Asus Teams Up With Garmin for Smartphone

At CES this year we spent way too much time hounding the Garmin and Asus folks about their respective smartphones. Why aren’t you displaying them at CES? Any word at all? Come on, you know you want to tell us! Sometimes that works and someone will eventually say something they shouldn’t. Usually it’s not much, just a ballpark time on when we can expect a launch. Still, “we can’t say anything until the summer,” is better than, “We’re not showing it at CES, end of story.”

The G60 will clip for mounting on a windshield

We didn’t get anything out of anyone and now we now why. The two companies are combining their efforts and releasing one smartphone that they hope will be the one to be them all or should we say, the one to beat the one as Apple's iPhone continues to dominate the market.

While Asus had been commissioned to build Garmin’s latest Nuvifone, the G60, the company dropped hints in December about the possibility of an Asus phone that borrowed form the Eee brand. We expected the company would release its own phone as well as helping out Garmin with the G60 but the companies yesterday announced that they plan to deliver a line of phones together, with their first co-branded product (the G60) coming in the first half of 2009.

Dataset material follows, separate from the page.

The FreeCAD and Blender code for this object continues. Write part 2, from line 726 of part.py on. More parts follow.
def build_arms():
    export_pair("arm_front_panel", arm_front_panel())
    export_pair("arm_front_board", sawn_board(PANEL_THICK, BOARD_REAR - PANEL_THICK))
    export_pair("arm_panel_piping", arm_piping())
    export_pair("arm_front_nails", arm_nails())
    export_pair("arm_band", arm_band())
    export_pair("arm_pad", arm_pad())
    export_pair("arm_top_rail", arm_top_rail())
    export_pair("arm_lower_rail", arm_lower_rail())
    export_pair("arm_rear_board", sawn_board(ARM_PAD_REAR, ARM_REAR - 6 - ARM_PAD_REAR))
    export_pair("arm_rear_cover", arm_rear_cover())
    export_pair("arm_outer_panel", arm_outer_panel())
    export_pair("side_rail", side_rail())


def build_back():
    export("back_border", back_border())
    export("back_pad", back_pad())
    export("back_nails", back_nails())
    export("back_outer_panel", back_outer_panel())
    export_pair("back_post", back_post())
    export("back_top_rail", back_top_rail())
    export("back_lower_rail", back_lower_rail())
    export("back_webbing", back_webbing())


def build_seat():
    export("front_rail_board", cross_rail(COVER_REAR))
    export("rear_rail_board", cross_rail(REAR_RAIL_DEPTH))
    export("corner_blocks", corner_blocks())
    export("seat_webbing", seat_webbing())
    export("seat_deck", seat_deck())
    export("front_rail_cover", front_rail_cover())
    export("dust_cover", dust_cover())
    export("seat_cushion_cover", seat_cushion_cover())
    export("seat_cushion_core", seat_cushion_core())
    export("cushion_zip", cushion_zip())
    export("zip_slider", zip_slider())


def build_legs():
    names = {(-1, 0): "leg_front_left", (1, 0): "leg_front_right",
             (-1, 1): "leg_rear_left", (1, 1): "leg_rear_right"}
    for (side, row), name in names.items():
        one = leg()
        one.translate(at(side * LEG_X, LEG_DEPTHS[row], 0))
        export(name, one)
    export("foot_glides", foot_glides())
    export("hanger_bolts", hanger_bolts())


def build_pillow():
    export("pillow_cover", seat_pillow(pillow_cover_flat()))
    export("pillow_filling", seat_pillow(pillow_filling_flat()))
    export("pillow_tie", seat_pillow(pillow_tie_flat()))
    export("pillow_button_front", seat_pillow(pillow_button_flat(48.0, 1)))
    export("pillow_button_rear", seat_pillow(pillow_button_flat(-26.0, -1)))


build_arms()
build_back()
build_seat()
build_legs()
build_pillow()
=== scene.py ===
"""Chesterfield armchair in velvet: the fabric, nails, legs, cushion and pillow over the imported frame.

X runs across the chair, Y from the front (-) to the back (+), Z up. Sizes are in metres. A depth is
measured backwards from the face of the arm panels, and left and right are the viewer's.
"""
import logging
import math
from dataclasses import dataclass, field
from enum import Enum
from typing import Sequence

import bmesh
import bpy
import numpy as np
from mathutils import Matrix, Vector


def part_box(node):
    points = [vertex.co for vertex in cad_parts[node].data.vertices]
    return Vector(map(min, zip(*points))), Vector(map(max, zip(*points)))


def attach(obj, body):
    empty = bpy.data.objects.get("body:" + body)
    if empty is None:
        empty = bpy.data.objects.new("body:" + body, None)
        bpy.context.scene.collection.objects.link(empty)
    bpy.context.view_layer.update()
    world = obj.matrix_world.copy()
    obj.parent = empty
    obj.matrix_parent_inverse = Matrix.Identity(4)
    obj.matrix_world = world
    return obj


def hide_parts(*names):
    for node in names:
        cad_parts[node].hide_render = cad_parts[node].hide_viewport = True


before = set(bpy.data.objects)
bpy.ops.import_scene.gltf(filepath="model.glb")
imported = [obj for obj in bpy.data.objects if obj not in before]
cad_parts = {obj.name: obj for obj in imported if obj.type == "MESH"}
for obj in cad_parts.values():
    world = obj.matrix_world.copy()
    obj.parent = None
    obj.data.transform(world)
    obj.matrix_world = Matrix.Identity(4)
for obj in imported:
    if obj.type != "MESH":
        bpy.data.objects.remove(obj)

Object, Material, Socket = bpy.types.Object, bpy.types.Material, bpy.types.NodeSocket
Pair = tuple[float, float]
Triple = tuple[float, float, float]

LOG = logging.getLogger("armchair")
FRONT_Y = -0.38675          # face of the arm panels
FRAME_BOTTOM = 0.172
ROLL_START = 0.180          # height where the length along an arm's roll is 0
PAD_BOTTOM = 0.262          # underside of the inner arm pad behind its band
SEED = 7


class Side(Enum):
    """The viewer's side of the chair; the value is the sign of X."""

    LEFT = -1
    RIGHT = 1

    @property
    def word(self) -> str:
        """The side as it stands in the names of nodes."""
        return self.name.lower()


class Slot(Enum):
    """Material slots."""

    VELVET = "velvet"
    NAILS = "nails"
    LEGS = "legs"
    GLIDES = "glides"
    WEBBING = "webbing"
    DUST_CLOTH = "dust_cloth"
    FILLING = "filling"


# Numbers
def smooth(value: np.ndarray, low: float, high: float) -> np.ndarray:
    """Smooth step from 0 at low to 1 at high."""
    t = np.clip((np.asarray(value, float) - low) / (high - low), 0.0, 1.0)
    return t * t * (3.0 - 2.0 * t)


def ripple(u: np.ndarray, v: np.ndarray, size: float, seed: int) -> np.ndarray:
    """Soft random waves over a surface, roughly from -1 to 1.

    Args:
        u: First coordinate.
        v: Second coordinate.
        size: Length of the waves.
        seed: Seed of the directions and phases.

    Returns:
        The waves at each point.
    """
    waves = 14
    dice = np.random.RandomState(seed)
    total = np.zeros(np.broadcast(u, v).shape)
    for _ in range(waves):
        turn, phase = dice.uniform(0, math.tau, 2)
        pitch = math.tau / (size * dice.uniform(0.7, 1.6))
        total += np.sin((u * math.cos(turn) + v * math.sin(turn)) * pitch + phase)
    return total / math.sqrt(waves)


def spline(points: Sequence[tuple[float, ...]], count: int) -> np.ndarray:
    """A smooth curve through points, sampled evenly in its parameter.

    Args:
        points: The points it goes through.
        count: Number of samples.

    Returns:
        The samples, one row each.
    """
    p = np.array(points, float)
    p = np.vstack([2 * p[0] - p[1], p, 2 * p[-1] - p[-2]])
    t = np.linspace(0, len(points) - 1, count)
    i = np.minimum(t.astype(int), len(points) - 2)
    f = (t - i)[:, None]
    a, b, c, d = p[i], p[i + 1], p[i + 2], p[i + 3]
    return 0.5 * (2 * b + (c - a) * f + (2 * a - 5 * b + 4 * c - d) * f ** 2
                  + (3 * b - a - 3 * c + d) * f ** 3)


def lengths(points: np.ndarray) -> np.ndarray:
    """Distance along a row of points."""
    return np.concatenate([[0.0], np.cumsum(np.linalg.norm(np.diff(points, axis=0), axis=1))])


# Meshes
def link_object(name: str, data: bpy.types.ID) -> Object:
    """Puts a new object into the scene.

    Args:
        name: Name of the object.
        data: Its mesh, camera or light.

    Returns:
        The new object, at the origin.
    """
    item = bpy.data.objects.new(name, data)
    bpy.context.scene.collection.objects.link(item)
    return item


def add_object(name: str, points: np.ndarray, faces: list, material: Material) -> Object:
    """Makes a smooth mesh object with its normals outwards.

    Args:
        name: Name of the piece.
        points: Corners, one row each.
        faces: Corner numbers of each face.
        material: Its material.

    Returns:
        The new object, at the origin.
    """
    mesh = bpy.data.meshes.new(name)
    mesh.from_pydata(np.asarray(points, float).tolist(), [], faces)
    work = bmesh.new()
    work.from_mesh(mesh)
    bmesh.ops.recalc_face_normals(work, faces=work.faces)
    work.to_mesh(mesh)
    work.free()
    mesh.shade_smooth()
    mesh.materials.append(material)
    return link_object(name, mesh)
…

Jonney Shih Chairmen of Asustek said that the Garmin-Asus phone will likely launch worldwide by next year and that the G60 will be announced at the Mobile World Congress in Barcelona. The MWC is already pegged to be the launch pad for both Dell and Acer’s additions to the smartphone family.

We’ve said before that we don’t expect anything groundbreaking from Dell or Acer and unfortunately, we feel the same about this. The only trick that we can count on the G60 for is turn-by-turn, voice-prompted navigation features found on the Garmin portable navigation devices. It will come preloaded with maps and millions of points of interest that allow drivers to quickly find a specific street address, establishment’s name or search for a destination by category.

Aside from the GPS features, we can’t quite convince ourselves the two companies will show us something we haven’t seen before; but we love the idea that they’ve decided to collaborate on a smartphone rather than release their own separate devices (anything to keep the number of smartphones saturating the market down to a minimum). That said when Asus started dropping hints about a handset in December we were optimistic, so who knows. We’ll keep you posted during MWC.

  • tenor77
    This is the only smartphone that remotely interests me. I love my 350 and to get that functionality on a phone would be nice.
    Reply
  • Marcus Yam
    Well, I guess the one good thing about having the phone mounted on the windshield like a regular GPS is that it might just discourage people from talking on it while driving.
    Reply
  • enforcer22
    I love my storm but i also love my garmin (Kenwood 7100 deck.) Putting both together would almost be worth using at&t or t mobiles usless services. It would be worth paying full price for i think. I wont say for sure untill i see a RC model of the beta.
    Reply
  • falconqc
    Asus and Garmin? Two of my favorite companies!

    I don't care if
    the two companies will show us something we haven’t seen before
    , at least it won't be an apple product. My only hope is that they don't limit it to certain carriers. What's up with that anyway, why limit your customer base like that? The only thing I have to say to AT&T is ATH.
    Reply
  • enforcer22
    all phone companys do that and carriers. Only now that the phones are actualy worth talking about people are taking notice and yes now it is rather annoying. I suspect sometime soon someone will get pissed somewhere sue someone and it will start to change to a more free market.